The correlates for protection against influenza infection are incompletely characterized. We have applied an ELISA strategy that distinguishes antibodies against native viral surface antigens (potentially neutralizing) from antibodies directed against internal and denatured viral proteins (not neutralizing) to three groups of vaccinated subjects: (1) participants in a study of repeated annual vaccination, (2) elderly subjects and (3) patients with Systemic Lupus Erythematosus compared to control subjects. Antibody increase after vaccination was inversely related to the level of pre-existing antibodies in all groups; most subjects had significant initial antibody levels and showed little increase in amount of antibody after vaccination, but the avidity of their serum antibodies tended to increase. Antibodies against denatured virus proteins varied with vaccine formulation; vaccines that are more recent have less total protein for the same amount of native hemagglutinin. We propose an index consisting of rank order of antibody level plus antibody avidity, both measured against native virus, plus hemagglutination-inhibition antibody titer, as a useful measure of immunity against influenza.

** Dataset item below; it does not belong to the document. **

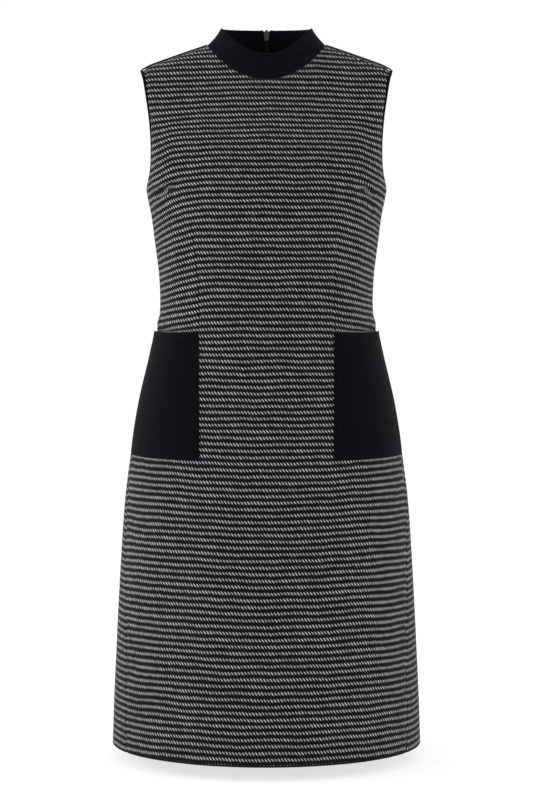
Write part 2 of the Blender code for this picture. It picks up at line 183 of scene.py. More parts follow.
# The zip
ZIP_END = -520.0
TAPE_WIDTH = 11.0
TAPE_TOP = 0.66
TAPE_KEPT_BACK = 0.8
TAPE_DEPTH = 2.1
TAPE_CLOTH = 0.9
TAPE_FOOT = 0.08
TAPE_CLEAR = 0.3
TAPE_REACH = 0.09
TAPE_COLUMNS = 12
TAPE_LINES = 7
TAPE_SEWN_LINE = 4
TAPE_FIRST_ROW = 2
TEETH_DEPTH = 0.45
TEETH_ASIDE = 0.75
TAPE_STITCH_STAND = 0.05
TAPE_EDGE_GAP = 0.3

# The armholes' edgings: a flat oval section round the cloth's edge, and its line of stitches
ARMHOLE_STEPS = 500
ARMHOLE_POINTS = 240
EDGE_LOOK = 0.97
UNDERARM_TURN = (0.93, 0.995)
BINDING_SIDES = 16
BINDING_FULLNESS = 0.75
BINDING_OVERHANG = 1.7
BINDING_DEPTH = 0.8
BINDING_STAND = 1.3
BINDING_WRAP = 2.2
STITCH_INSET = 1.0
STITCH_STAND = 0.3

# Stitches and teeth, in metres, but for a stitch's share of its pitch
STITCH_SHARE = 0.7
EDGING_STITCH_RADIUS = 0.00017
TAPE_STITCH_RADIUS = 0.00018
TOOTH_LENGTH = 0.0033
TOOTH_RADIUS = 0.0005
METAL_ROUNDING = 0.0002

# How far a woven row hangs below its height at the centre front: that height, then the drop at each share of
# the way to the side seam
DROP_SHARES = (0.0, 0.3, 0.39, 0.47, 0.57, 0.7, 0.85, 1.0)
DROPS = (
    (-921.5, 0.0, 0.0, 0.0, 0.3, 0.8, 1.6, 2.7, 3.7),
    (-835.0, 0.0, 0.0, 0.0, 0.3, 0.8, 1.6, 2.7, 3.7),
    (-760.0, 0.0, -0.3, -0.3, 0.0, 0.4, 1.4, 2.3, 3.0),
    (-645.0, 0.0, -1.0, -1.6, -1.8, -1.5, 0.0, 0.9, 1.8),
    (-537.0, 0.0, -0.5, -1.2, -1.8, -1.8, -1.8, -1.8, -1.8),
    (-457.0, 0.0, 0.0, 0.0, 0.0, 0.0, 0.0, 0.0, 0.0),
    (-383.0, 0.0, 0.0, 0.4, 0.8, 1.2, 1.6, 2.0, 2.4),
    (-370.0, 0.0, 0.0, 0.6, 1.8, 2.4, 2.8, 3.0, 3.0),
    (-362.0, 0.0, 0.0, 1.2, 4.0, 6.4, 9.4, 12.6, 15.0),
    (-329.0, 0.0, 0.0, 1.8, 5.0, 7.9, 10.8, 14.0, 16.0),
    (-303.0, 0.0, 0.0, 0.6, 3.4, 7.0, 12.0, 16.2, 18.5),
    (-254.0, 0.0, 0.0, 0.0, 3.7, 7.3, 12.8, 17.9, 21.0),
    (-203.0, 0.0, 0.8, 2.4, 4.2, 9.5, 17.5, 24.0, 27.0),
    (-154.0, 0.0, 0.4, 1.5, 2.3, 4.7, 12.5, 19.0, 22.0),
    (-75.0, 0.0, 1.5, 2.2, 2.6, 3.0, 3.0, 3.0, 3.0),
    (0.0, 0.0, 1.0, 1.5, 1.8, 2.0, 2.0, 2.0, 2.0),
)
BACK_DROP_SHARE = 0.3
DROP_ROUNDS = 4

# Where the first row lies at the neck, and the most cloth that a step down the shoulder's top may take
FIRST_ROW = -1.0
LEVEL_PITCH = 1.35

# How much the cloth is drawn out or eased in along its length: height, stretch
STRETCH = (
    (-921.5, 1.024),
    (-770.0, 1.02),
    (-700.0, 1.0),
    (-600.0, 0.99),
    (-440.0, 0.984),
    (-370.0, 1.0),
    (-330.0, 1.012),
    (-235.0, 1.012),
    (-200.0, 0.94),
    (-170.0, 0.945),
    (-140.0, 0.972),
    (-90.0, 1.01),
    (0.0, 1.02),
)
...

Figure 1. Binding patterns seen among vaccinated subjects

These results are native ELISAs for four control subjects in the lupus study. The vaccine used contained A/California/7/2004 as the H3N2 component. For an older virus, we used A/Beijing/353/89 because all the subjects were born before 1989. Top panel: antibodies against California/04. Lower panel: antibodies against Beijing/89. Subject A shows moderate increase of anti-Calif/04 antibodies after vaccination, with no increase against “old” virus Beijing/89. Subject B shows moderate levels of pre-existing antibodies against California/04 but they are of low affinity. Good response to vaccination in both amount and avidity. Some increase in affinity of antibodies against Beijing/89 after vaccination. Subject C shows high level of pre-existing antibodies. No increase after vaccination Subject D shows high levels of non-specific antibodies. No increase after vaccination

Figure 2. Fold increase in Amax is inversely related to pre-vaccination levels of antibodies

Panel A plots fold increase in Amax against pre-vaccination Amax for the three studies. Panel B is the same plot for fold increase in Ka. It shows that subjects with higher pre-vaccination levels of antibody may show an increase in avidity after vaccination, even though there is no increase in antibody amount.

Figure 3. Protein and NA content of vaccines and purified viruses

Panels A, B and C show the total protein, HA titer and NA activity (fluorescence units) of a dose in five years of vaccines. The results in panel B reflect varying sizes and avidities of HA rosettes in the vaccine, since each vaccine contains 15 µg of each of the three HAs (total 45 µg). Panels D and E show HA titer and NA activity of some of the viruses that were contained in the vaccines used in A–C. Results were calculated per 45 µg of HA for comparison with A–C.